I've been participating in this writing game - a certain number of new words a day. Doing okay - not wonderful, but good. I'm going to share a bit - BUT it is totally unedited. I'm not stopping to fix things, not reading through to make sure that spellcheck didn't catch "saw" instead of "was", not even stopping to "fill out" spots. I'm considering this the bare bones of the story. I've already decided that I need to go back and insert 2 chapters, but that's for later. Anyway, this is a bit of what I'm doing.
Now, it wasn’t that she was overly tall, okay maybe she was; but Jit was about as tall as a toadstool, and skinny to boot. And standing there in that oversized jumpsuit, its pants and sleeves rolled up at least half a block, he looked more like a scarecrow than anything else. Yet, he was Jit, always faithful, always ready to lend a hand, especially if Casey were involved. She didn’t feel guilty worth a wit for using that hound dog loyalty to her advantage, and this month she really needed advantage.
“Jit hon, I really need that car fixed. You know I promised Maisey that trip to Dallas this weekend, and I can’t let her down.” Again. In Maisey’s short life, Casey had let her down in more ways than she wanted to think about.
“Don’t worry, Mac and me’ll get this old piece of junk ready afor Friday evenin’.”
Narrowing her eyes she looked directly into his “If you don’t sleep through it. So help me Jitty, I’ll pull out whatever hair you have left on that scrawny head if you let me down.”

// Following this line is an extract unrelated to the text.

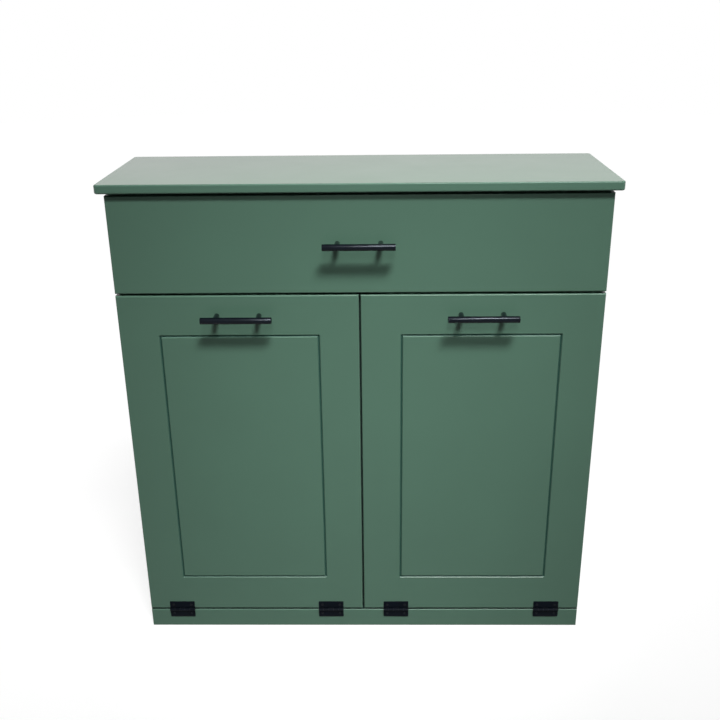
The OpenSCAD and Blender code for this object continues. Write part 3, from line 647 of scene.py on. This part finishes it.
bpy.ops.mesh.primitive_cylinder_add(vertices=48, radius=post_radius, depth=post_length,
                                    location=post_middle, rotation=(QUARTER, 0.0, 0.0))
post = settle("drawer_left_post")
pick("EDGE", lambda edge: on_plane(edge, 1, post_high.y))
bpy.ops.mesh.bevel(offset=FOOT_EASE, segments=3, affect="EDGES")
pick("FACE", lambda face: face.normal.y > STRAIGHT and is_cap(face))
bpy.ops.mesh.inset(thickness=post_radius - FOOT_EASE - TAPPED_RADIUS)
bpy.ops.mesh.extrude_region_move(TRANSFORM_OT_translate={"value": (0.0, -TAPPED_DEPTH, 0.0)})
close_up()
cut_with(post, copy_of(drawer_bar, "saddle_cutter", (0.0, 0.0, 0.0)))
far_post = copy_of(post, "drawer_right_post", (post_high.x - post_low.x - 2 * post_radius, 0.0, 0.0))
drawer_posts = joined("drawer_turned_posts", [post, far_post])

# %% Copies for the doors
for side, body in (("left", "left_door"), ("right", "right_door")):
    door_bar_low, door_bar_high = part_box(side + "_door_pull_bar")
    shift = (door_bar_low + door_bar_high) / 2 - bar_middle
    hand_over(copy_of(drawer_bar, side + "_door_turned_bar", shift), body, pull_coat,
              side + "_door_pull_bar")
    hand_over(copy_of(drawer_posts, side + "_door_turned_posts", shift), body, pull_coat,
              side + "_door_pull_posts")
hand_over(drawer_bar, "drawer", pull_coat, "drawer_pull_bar")
hand_over(drawer_posts, "drawer", pull_coat, "drawer_pull_posts")

# %% [markdown]
# ## Hinge leaves
# A butt hinge leaf is stamped from sheet: a plate with two countersunk holes, and tongues that are
# rolled round the pin. Extruding a thin strip away from the pin gives the plate. Spinning the ends of
# the tongues round the pin rolls the knuckles just as the press does, and leaves the real one's seam.

# %% Sizes of a hinge, read from the frame
door_leaf_low, door_leaf_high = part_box("left_hinge_door_leaves")
pin_low, pin_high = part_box("hinge_pins")
pin_y = (pin_low.y + pin_high.y) / 2
pin_z = (pin_low.z + pin_high.z) / 2
pin_radius = (pin_high.z - pin_low.z) / 2
LEAF_LENGTH = 0.0508
LEAF_THICKNESS = 0.0014
LEAF_CORNER = 0.0015
LEAF_EASE = 0.0002
KNUCKLES = 5
KNUCKLE_GAP = 0.0001
ROLL_CLEAR = 0.0004
ROLL_ANGLE = math.radians(288)
ROLL_STEPS = 24
barrel_radius = pin_y - door_leaf_low.y
leaf_back = door_leaf_high.y
leaf_front = leaf_back - LEAF_THICKNESS
leaf_reach = door_leaf_high.z - pin_z
print("barrel", round(barrel_radius * 1000, 2), "mm, leaf", round(leaf_reach * 1000, 2), "mm")

# %% The plate of a leaf
def plate_of_leaf(name, x, way):
    """The flat part of a leaf whose middle is at x, above the pin for way 1 and below it for way -1."""
    near = pin_z + way * (barrel_radius + ROLL_CLEAR)
    far = pin_z + way * leaf_reach
    bpy.ops.mesh.primitive_plane_add(size=1.0, location=(x, (leaf_front + leaf_back) / 2, near))
    bpy.context.object.scale = (LEAF_LENGTH, LEAF_THICKNESS, 1.0)
    plate = settle(name)
    bpy.ops.mesh.select_all(action="SELECT")
    bpy.ops.mesh.extrude_region_move(TRANSFORM_OT_translate={"value": (0.0, 0.0, far - near)})
    pick("EDGE", lambda edge: on_plane(edge, 2, far) and
         (on_plane(edge, 0, x - LEAF_LENGTH / 2) or on_plane(edge, 0, x + LEAF_LENGTH / 2)))
    bpy.ops.mesh.bevel(offset=LEAF_CORNER, segments=6, affect="EDGES")
    pick("EDGE", lambda edge: on_plane(edge, 1, leaf_front) and not on_plane(edge, 2, near))
    bpy.ops.mesh.bevel(offset=LEAF_EASE, segments=2, affect="EDGES")
    return plate, near


print("plate ready")


# %% The knuckles of a leaf
def roll_knuckles(x, near, way, owned):
    """Draws out the owned tongues of the plate that is open in edit mode and rolls them round the pin."""
    step = LEAF_LENGTH / KNUCKLES
    ends = [x - LEAF_LENGTH / 2 + index * step for index in range(KNUCKLES + 1)]
    for end in ends[1:-1]:
        for side in (-1, 1):
            bpy.ops.mesh.select_all(action="SELECT")
            bpy.ops.mesh.bisect(plane_co=(end + side * KNUCKLE_GAP / 2, 0.0, 0.0), plane_no=(1.0, 0.0, 0.0))

    def is_tongue(face, z):
        middle = face.calc_center_median()
        flat = all(abs(vertex.co.z - z) < TINY for vertex in face.verts)
        inside = any(ends[index] + KNUCKLE_GAP < middle.x < ends[index + 1] - KNUCKLE_GAP for index in owned)
        return flat and inside

    pick("FACE", lambda face: is_tongue(face, near))
    bpy.ops.mesh.extrude_region_move(TRANSFORM_OT_translate={"value": (0.0, 0.0, pin_z - near)})
    bpy.ops.mesh.spin(steps=ROLL_STEPS, angle=ROLL_ANGLE, center=(x, pin_y, pin_z), axis=(-way, 0.0, 0.0))


print("knuckles ready")


# %% The screw holes of a leaf
HEAD_RADIUS = 0.0027
SHANK_RADIUS = 0.0014
HOLE_CLEAR = 0.00015
SCREW_FROM_END = 0.0074
screw_x = LEAF_LENGTH / 2 - SCREW_FROM_END
screw_z = (leaf_reach + barrel_radius) / 2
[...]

“You know, didn’t your momma ever tell you that you can kill more flies with honey than you can with vinegar.”
“Yeah, and a few other aphorisms too, like you can lead a whore to culture, but you can’t make her think.”
“Aphor-what?”
“Aphorisms, little sayings. That’s my word of the week.”
Jit scratched the three hairs on his chin, his face screwed up tight. “Sounds dirty to me.”
“That’s ‘cuz you have a dirty mind Jit.”
“Hmm … say, is that Nick Trevor over there?”
Casey didn’t need him to indicate what ‘there’ was, the hairs on the back of her neck had already alerted her to the fact that her bastard of a neighbor was in the vicinity. Blatantly she turned around, just in time to see Nick slip into the hardware store, the bell on the door jangling from across the street. She hadn’t seen him since Friday, when he’d disappeared quickly over the fence into his own yard. Not that she’d been looking of course, but then again …..
Stepping into the street, she nearly tumbled forward when the sole of her flip-flops curled under her, but she continued to walk doggedly towards the store, ignoring Jit’s call behind her.
“Friday, Jit. Just have the damned thing ready by Friday.” Upon reaching the other side, she hesitated, unsure of herself for the first time in a very long time.
“Shit a duck, it’s only Nick, a man. A member of the forever doomed and avoided. Get a grip.” Still, she wished she had something else on instead of her Daisy Dukes, cropped top and flip-flops. “Excuse me? He’s a moron, a degenerate, a piece of ….”
“Cassandra Sue, you talking to yourself?” Jit’s voice, so close to the middle of her back, startled her, and this time the flimsy flip-flop gave in, tumbling her gracelessly to the cracked sidewalk. Even Jit couldn’t catch her, not that he could have handled her weight if he had, no the lame-brain stood watching helplessly as Casey landed on hands and knees just as Nick stepped out of the store.
“You all right?”
Casey stared at his knees, unwilling to look up.
“You know, at any other time, that wouldn’t be a half bad position to have you in.”
This time Casey lifted her head, the hair that had earlier been pinned up tumbling into her face, obscuring her view. But she didn’t need her eyes as she blindly crouched forward and bit him on the leg, hard.
“Dammit Casey” Nick leapt back, hand clasping his leg just below his knee, hopping on the other leg for just a second before smashing to the walk beside her. There he lay, sprawled on his back and Casey felt a bit of a smirk.
“You know honey, at any other time, that wouldn’t be a half bad position to have you in.” Jit snickered behind her and Casey couldn't help but giggle. Yeah, this could work.
8 comments:
I like it and it has a Southern/Texan flair to it, doesn't it? *G*
AWESOME...great start; keep writing :)
It's supposed to, so I hope it does. Couldn't include what came right before this 'cuz it wasn't exactly PG13 :)
Thank you Sonya. Oh, and thank you too sweetie - just got home so head isn't totally in gear. Now i have to write a little over 1k words - today!
Really enjoyed it - it had the voices humor to it plus more :)
awesome. Get rest out there for us to read soon
Oooh, that was very good! Brandy is right, there is a definite Southern feel to the story.
Hey I'm likin' this! You've definitely kept the tone consistent from the 1st bit I read, and we both know how hard that is to do. Keep it up!